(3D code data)
━━━━━━━━

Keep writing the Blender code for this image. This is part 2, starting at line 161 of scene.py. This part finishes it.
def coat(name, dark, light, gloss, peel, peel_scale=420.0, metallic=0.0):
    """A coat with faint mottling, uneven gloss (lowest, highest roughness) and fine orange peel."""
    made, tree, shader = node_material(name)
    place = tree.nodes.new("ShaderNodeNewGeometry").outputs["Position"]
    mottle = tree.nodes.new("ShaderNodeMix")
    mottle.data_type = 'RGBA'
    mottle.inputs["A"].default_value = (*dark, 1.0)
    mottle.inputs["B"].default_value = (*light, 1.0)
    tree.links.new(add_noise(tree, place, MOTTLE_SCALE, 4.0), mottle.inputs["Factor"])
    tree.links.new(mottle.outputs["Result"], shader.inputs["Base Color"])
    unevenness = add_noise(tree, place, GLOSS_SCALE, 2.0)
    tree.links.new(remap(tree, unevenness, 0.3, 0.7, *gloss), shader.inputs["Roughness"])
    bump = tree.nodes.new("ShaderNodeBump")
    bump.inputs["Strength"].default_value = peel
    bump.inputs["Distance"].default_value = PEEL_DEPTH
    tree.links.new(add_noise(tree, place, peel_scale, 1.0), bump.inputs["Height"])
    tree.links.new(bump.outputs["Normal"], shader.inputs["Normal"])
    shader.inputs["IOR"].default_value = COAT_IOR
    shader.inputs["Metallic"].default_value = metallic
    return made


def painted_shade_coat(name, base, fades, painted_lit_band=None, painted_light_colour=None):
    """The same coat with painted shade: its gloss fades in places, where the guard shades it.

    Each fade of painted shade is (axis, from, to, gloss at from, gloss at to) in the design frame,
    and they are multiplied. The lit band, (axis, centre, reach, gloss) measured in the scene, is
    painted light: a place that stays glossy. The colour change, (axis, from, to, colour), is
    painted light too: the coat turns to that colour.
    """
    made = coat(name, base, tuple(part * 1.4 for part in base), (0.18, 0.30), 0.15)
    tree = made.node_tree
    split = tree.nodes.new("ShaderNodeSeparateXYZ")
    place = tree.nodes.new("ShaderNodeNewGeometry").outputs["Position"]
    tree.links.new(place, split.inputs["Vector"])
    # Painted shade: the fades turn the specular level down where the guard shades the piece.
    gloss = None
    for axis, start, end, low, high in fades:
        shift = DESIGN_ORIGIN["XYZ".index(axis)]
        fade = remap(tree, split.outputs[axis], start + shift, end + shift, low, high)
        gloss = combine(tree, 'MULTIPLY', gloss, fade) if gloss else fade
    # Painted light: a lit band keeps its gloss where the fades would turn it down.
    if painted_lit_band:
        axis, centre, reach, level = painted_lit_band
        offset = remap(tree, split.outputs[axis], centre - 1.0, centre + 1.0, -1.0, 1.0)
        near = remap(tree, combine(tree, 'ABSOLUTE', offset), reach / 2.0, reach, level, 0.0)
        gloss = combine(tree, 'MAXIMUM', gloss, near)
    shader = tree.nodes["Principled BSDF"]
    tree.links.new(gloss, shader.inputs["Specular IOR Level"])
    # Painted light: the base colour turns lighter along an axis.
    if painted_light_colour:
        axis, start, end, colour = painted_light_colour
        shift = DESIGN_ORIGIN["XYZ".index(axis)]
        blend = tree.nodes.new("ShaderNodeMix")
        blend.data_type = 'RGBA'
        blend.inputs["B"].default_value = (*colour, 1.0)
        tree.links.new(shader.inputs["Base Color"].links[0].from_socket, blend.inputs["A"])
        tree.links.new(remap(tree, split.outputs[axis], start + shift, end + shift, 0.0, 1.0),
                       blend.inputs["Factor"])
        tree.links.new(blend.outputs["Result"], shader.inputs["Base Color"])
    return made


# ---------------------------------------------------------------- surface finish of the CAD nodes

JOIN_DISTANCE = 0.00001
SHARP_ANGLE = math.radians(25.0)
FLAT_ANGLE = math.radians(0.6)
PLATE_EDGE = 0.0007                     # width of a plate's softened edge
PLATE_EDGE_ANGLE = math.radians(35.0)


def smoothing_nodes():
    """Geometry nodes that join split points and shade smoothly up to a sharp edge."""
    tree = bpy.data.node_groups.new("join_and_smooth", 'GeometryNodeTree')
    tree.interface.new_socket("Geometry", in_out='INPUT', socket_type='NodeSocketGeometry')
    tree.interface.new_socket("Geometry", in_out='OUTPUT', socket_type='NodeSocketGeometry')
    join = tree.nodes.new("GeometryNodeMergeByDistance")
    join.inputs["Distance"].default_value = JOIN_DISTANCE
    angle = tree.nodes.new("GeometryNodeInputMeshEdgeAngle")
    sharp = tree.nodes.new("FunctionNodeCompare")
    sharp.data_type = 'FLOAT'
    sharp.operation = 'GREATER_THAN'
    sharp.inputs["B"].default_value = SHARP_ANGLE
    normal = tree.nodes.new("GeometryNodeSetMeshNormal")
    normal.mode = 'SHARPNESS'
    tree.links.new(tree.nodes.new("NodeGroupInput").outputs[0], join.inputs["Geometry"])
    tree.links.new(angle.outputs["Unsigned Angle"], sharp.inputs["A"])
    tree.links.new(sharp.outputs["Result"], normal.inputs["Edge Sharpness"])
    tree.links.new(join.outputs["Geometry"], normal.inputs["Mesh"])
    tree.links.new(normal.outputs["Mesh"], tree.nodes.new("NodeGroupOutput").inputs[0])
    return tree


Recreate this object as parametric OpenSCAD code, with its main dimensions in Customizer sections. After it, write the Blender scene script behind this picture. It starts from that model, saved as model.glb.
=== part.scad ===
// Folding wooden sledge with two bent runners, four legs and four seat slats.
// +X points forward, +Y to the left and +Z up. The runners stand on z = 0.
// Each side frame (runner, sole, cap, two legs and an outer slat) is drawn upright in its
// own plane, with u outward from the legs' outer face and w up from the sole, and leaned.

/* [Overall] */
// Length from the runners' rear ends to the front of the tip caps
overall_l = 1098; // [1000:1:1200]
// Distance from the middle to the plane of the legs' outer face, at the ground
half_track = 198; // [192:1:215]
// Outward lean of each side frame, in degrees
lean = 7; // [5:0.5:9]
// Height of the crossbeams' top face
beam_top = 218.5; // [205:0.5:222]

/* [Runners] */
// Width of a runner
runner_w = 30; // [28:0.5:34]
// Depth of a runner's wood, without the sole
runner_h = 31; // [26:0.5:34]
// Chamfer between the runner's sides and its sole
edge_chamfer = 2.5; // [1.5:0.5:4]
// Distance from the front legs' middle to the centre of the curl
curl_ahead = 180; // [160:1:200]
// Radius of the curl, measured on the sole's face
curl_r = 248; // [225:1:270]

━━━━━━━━

◆ Problem details:
Each record above should be repeated exactly as it appears.

◆ Task answer:
Keep writing the Blender code for this image. This is part 2, starting at line 161 of scene.py. This part finishes it.
def coat(name, dark, light, gloss, peel, peel_scale=420.0, metallic=0.0):
    """A coat with faint mottling, uneven gloss (lowest, highest roughness) and fine orange peel."""
    made, tree, shader = node_material(name)
    place = tree.nodes.new("ShaderNodeNewGeometry").outputs["Position"]
    mottle = tree.nodes.new("ShaderNodeMix")
    mottle.data_type = 'RGBA'
    mottle.inputs["A"].default_value = (*dark, 1.0)
    mottle.inputs["B"].default_value = (*light, 1.0)
    tree.links.new(add_noise(tree, place, MOTTLE_SCALE, 4.0), mottle.inputs["Factor"])
    tree.links.new(mottle.outputs["Result"], shader.inputs["Base Color"])
    unevenness = add_noise(tree, place, GLOSS_SCALE, 2.0)
    tree.links.new(remap(tree, unevenness, 0.3, 0.7, *gloss), shader.inputs["Roughness"])
    bump = tree.nodes.new("ShaderNodeBump")
    bump.inputs["Strength"].default_value = peel
    bump.inputs["Distance"].default_value = PEEL_DEPTH
    tree.links.new(add_noise(tree, place, peel_scale, 1.0), bump.inputs["Height"])
    tree.links.new(bump.outputs["Normal"], shader.inputs["Normal"])
    shader.inputs["IOR"].default_value = COAT_IOR
    shader.inputs["Metallic"].default_value = metallic
    return made


def painted_shade_coat(name, base, fades, painted_lit_band=None, painted_light_colour=None):
    """The same coat with painted shade: its gloss fades in places, where the guard shades it.

    Each fade of painted shade is (axis, from, to, gloss at from, gloss at to) in the design frame,
    and they are multiplied. The lit band, (axis, centre, reach, gloss) measured in the scene, is
    painted light: a place that stays glossy. The colour change, (axis, from, to, colour), is
    painted light too: the coat turns to that colour.
    """
    made = coat(name, base, tuple(part * 1.4 for part in base), (0.18, 0.30), 0.15)
    tree = made.node_tree
    split = tree.nodes.new("ShaderNodeSeparateXYZ")
    place = tree.nodes.new("ShaderNodeNewGeometry").outputs["Position"]
    tree.links.new(place, split.inputs["Vector"])
    # Painted shade: the fades turn the specular level down where the guard shades the piece.
    gloss = None
    for axis, start, end, low, high in fades:
        shift = DESIGN_ORIGIN["XYZ".index(axis)]
        fade = remap(tree, split.outputs[axis], start + shift, end + shift, low, high)
        gloss = combine(tree, 'MULTIPLY', gloss, fade) if gloss else fade
    # Painted light: a lit band keeps its gloss where the fades would turn it down.
    if painted_lit_band:
        axis, centre, reach, level = painted_lit_band
        offset = remap(tree, split.outputs[axis], centre - 1.0, centre + 1.0, -1.0, 1.0)
        near = remap(tree, combine(tree, 'ABSOLUTE', offset), reach / 2.0, reach, level, 0.0)
        gloss = combine(tree, 'MAXIMUM', gloss, near)
    shader = tree.nodes["Principled BSDF"]
    tree.links.new(gloss, shader.inputs["Specular IOR Level"])
    # Painted light: the base colour turns lighter along an axis.
    if painted_light_colour:
        axis, start, end, colour = painted_light_colour
        shift = DESIGN_ORIGIN["XYZ".index(axis)]
        blend = tree.nodes.new("ShaderNodeMix")
        blend.data_type = 'RGBA'
        blend.inputs["B"].default_value = (*colour, 1.0)
        tree.links.new(shader.inputs["Base Color"].links[0].from_socket, blend.inputs["A"])
        tree.links.new(remap(tree, split.outputs[axis], start + shift, end + shift, 0.0, 1.0),
                       blend.inputs["Factor"])
        tree.links.new(blend.outputs["Result"], shader.inputs["Base Color"])
    return made


# ---------------------------------------------------------------- surface finish of the CAD nodes

JOIN_DISTANCE = 0.00001
SHARP_ANGLE = math.radians(25.0)
FLAT_ANGLE = math.radians(0.6)
PLATE_EDGE = 0.0007                     # width of a plate's softened edge
PLATE_EDGE_ANGLE = math.radians(35.0)


def smoothing_nodes():
    """Geometry nodes that join split points and shade smoothly up to a sharp edge."""
    tree = bpy.data.node_groups.new("join_and_smooth", 'GeometryNodeTree')
    tree.interface.new_socket("Geometry", in_out='INPUT', socket_type='NodeSocketGeometry')
    tree.interface.new_socket("Geometry", in_out='OUTPUT', socket_type='NodeSocketGeometry')
    join = tree.nodes.new("GeometryNodeMergeByDistance")
    join.inputs["Distance"].default_value = JOIN_DISTANCE
    angle = tree.nodes.new("GeometryNodeInputMeshEdgeAngle")
    sharp = tree.nodes.new("FunctionNodeCompare")
    sharp.data_type = 'FLOAT'
    sharp.operation = 'GREATER_THAN'
    sharp.inputs["B"].default_value = SHARP_ANGLE
    normal = tree.nodes.new("GeometryNodeSetMeshNormal")
    normal.mode = 'SHARPNESS'
    tree.links.new(tree.nodes.new("NodeGroupInput").outputs[0], join.inputs["Geometry"])
    tree.links.new(angle.outputs["Unsigned Angle"], sharp.inputs["A"])
    tree.links.new(sharp.outputs["Result"], normal.inputs["Edge Sharpness"])
    tree.links.new(join.outputs["Geometry"], normal.inputs["Mesh"])
    tree.links.new(normal.outputs["Mesh"], tree.nodes.new("NodeGroupOutput").inputs[0])
    return tree


Recreate this object as parametric OpenSCAD code, with its main dimensions in Customizer sections. After it, write the Blender scene script behind this picture. It starts from that model, saved as model.glb.
=== part.scad ===
// Folding wooden sledge with two bent runners, four legs and four seat slats.
// +X points forward, +Y to the left and +Z up. The runners stand on z = 0.
// Each side frame (runner, sole, cap, two legs and an outer slat) is drawn upright in its
// own plane, with u outward from the legs' outer face and w up from the sole, and leaned.

/* [Overall] */
// Length from the runners' rear ends to the front of the tip caps
overall_l = 1098; // [1000:1:1200]
// Distance from the middle to the plane of the legs' outer face, at the ground
half_track = 198; // [192:1:215]
// Outward lean of each side frame, in degrees
lean = 7; // [5:0.5:9]
// Height of the crossbeams' top face
beam_top = 218.5; // [205:0.5:222]

/* [Runners] */
// Width of a runner
runner_w = 30; // [28:0.5:34]
// Depth of a runner's wood, without the sole
runner_h = 31; // [26:0.5:34]
// Chamfer between the runner's sides and its sole
edge_chamfer = 2.5; // [1.5:0.5:4]
// Distance from the front legs' middle to the centre of the curl
curl_ahead = 180; // [160:1:200]
// Radius of the curl, measured on the sole's face
curl_r = 248; // [225:1:270]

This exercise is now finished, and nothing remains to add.